Matt Dilling: Yeah. I mean the first and foremost is that it’s–creativity is inherently a very strong practice. And we all have various ways of tapping into it. And whether you grew up in the East or in the West or in the States or wherever, there’s not as much support for it as I believe could be manifested in the world. So the first thing I’d say is be grounded in creativity. Don’t be afraid to nurture it, spend time with it, find your own way of expressing it, and really rest in it as a force that is important to us and to the world.
And the second thing I would say is to follow your inspiration, to stay with what resonates with you as truth, to explore, and to go beyond the boundaries that other people have set place historically. They’re usually the places people got to, it wasn’t the end of the road, it just is where they left it.

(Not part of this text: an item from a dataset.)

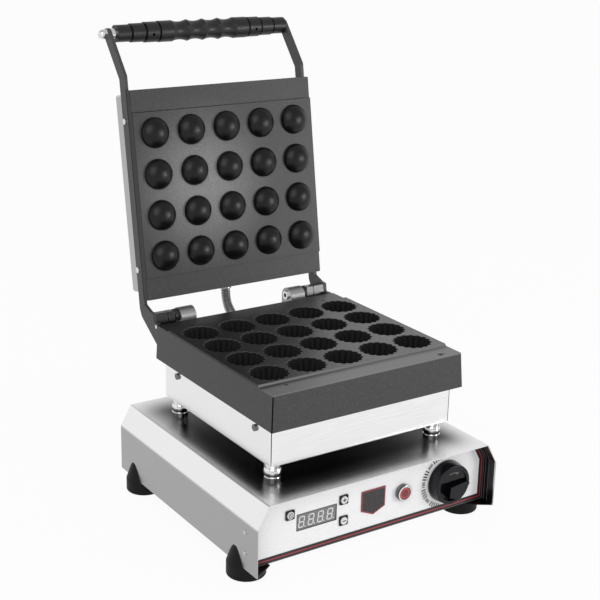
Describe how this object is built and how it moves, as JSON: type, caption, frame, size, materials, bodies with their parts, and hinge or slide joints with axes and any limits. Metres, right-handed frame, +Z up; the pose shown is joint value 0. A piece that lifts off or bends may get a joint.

And then the third and most [00:34:00] important thing is to make it a practice and to just stick with it. Not with the expectation for any kind of outcome. And in my own life, in my own practice I’ve learned that so much comes organically through the process. And if you watch the natural world you can see how important that is. Rather than being focused on any kind of results, being awake for the transformation that takes place every day is pretty great.
Jennifer Dopazo: Wonderful.
Matt Dilling: Thank you.
Jennifer Dopazo: Love it. Thank you.